**What this task involves:**
Return, exactly as written, every line from the first line of the data below through the line that contains "const HEM_LENGTH = 7.5;".
═══ Collected data ═══
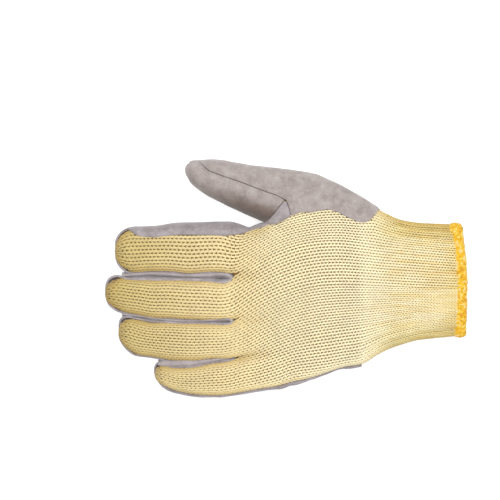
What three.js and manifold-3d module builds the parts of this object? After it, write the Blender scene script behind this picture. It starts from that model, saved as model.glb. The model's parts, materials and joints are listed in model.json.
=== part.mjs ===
// Left-hand work glove, lying palm down: a seamless knit glove with a leather palm sewn over it.
// Millimetres. +X runs from the fingertips to the cuff, +Y toward the thumb, +Z up; Z = 0 is the floor.
import * as THREE from "three";
import { mergeVertices } from "three/addons/utils/BufferGeometryUtils.js";
import Module from "manifold-3d";

const wasm = await Module();
wasm.setup();

// Walls and clearances
const KNIT_WALL = 2.0;
const LEATHER_WALL = 1.2;
const HEM_WALL = 1.2;
const SEAM_GAP = 0.3;

// Overall sizes, measured on the knit
const PALM_WIDTH = 112;
const PALM_HEIGHT = 27;
const HAND_LENGTH = 96;
const CUFF_LENGTH = 62.5;
const CUFF_WIDTH = 76;
const CUFF_HEIGHT = 19;
const FINGER_HEIGHT = 18;
const HEM_LENGTH = 7.5;

// Fingers from the index to the little one. reach is the fingertip's distance in front of the first
// crotch, gapAfter the space to the next finger's knit and crotchAfter where that space ends in X.
// Each row of path holds a share of the finger's length from the tip, the sideways shift as a share of
// the finger's width, and the width there as a share of it. tipLean turns the rounded tip toward the
// thumb, in degrees.
const FINGERS = [
  {
    name: "index", reach: 76.5, width: 30, gapAfter: 6.3, crotchAfter: 0, tipLean: 0,
    path: [
      { at: 0, shift: 0, width: 0.94 },
      { at: 1, shift: 0, width: 1 },
    ],
  },
  {
    name: "middle", reach: 83.5, width: 26, gapAfter: 3.7, crotchAfter: 2.7, tipLean: 10,
    path: [
      { at: 0, shift: 0.155, width: 0.93 },
      { at: 0.3, shift: 0.05, width: 1 },
      { at: 0.6, shift: 0, width: 1 },
      { at: 1, shift: -0.03, width: 1 },
    ],
  },
  {
    name: "ring", reach: 75.5, width: 24, gapAfter: 4.4, crotchAfter: 17, tipLean: 28,
    path: [
      { at: 0, shift: 0.14, width: 0.98 },
      { at: 0.25, shift: 0.07, width: 1 },
      { at: 0.6, shift: 0, width: 1 },
      { at: 0.85, shift: 0, width: 0.98 },
      { at: 1, shift: 0.08, width: 0.88 },
    ],
  },
  {
    name: "little", reach: 51.5, width: 21, gapAfter: 0, crotchAfter: 30, tipLean: 28,
    path: [
      { at: 0, shift: 0.08, width: 0.9 },
      { at: 0.25, shift: 0.03, width: 1 },
      { at: 0.5, shift: 0, width: 1 },
      { at: 0.8, shift: 0.15, width: 1.06 },
      { at: 1, shift: 0.29, width: 1.16 },
    ],
  },
];
// Where the row of fingers starts, as a share of the palm's width from the glove's axis.
const INDEX_EDGE_SHARE = 0.305;
const FINGER_DOME = 12;
const FINGER_OVERLAP = 2;
const CROTCH_ROUND = 3;
const ROOT_DEPTH = 26;
// How far the outer edges of the first and last fingers draw in under the hand at their roots.
const INDEX_TUCK = 4;
const LITTLE_TUCK = 14;

// Thumb: its axis runs from the tip back to the wrist edge.
const THUMB_TIP = { along: -29, across: 75 };
const THUMB_LENGTH = 141;
const THUMB_WIDTH = 28.5;
const THUMB_HEIGHT = 21;
const THUMB_ANGLE = THREE.MathUtils.degToRad(19.4);
const THUMB_DOME = 10;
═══
**Response for this exercise:**
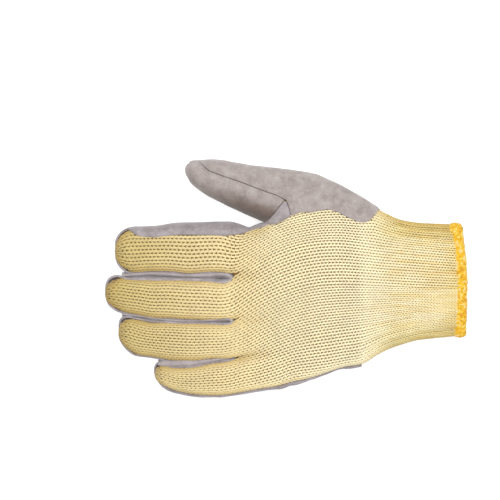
What three.js and manifold-3d module builds the parts of this object? After it, write the Blender scene script behind this picture. It starts from that model, saved as model.glb. The model's parts, materials and joints are listed in model.json.
=== part.mjs ===
// Left-hand work glove, lying palm down: a seamless knit glove with a leather palm sewn over it.
// Millimetres. +X runs from the fingertips to the cuff, +Y toward the thumb, +Z up; Z = 0 is the floor.
import * as THREE from "three";
import { mergeVertices } from "three/addons/utils/BufferGeometryUtils.js";
import Module from "manifold-3d";

const wasm = await Module();
wasm.setup();

// Walls and clearances
const KNIT_WALL = 2.0;
const LEATHER_WALL = 1.2;
const HEM_WALL = 1.2;
const SEAM_GAP = 0.3;

// Overall sizes, measured on the knit
const PALM_WIDTH = 112;
const PALM_HEIGHT = 27;
const HAND_LENGTH = 96;
const CUFF_LENGTH = 62.5;
const CUFF_WIDTH = 76;
const CUFF_HEIGHT = 19;
const FINGER_HEIGHT = 18;
const HEM_LENGTH = 7.5;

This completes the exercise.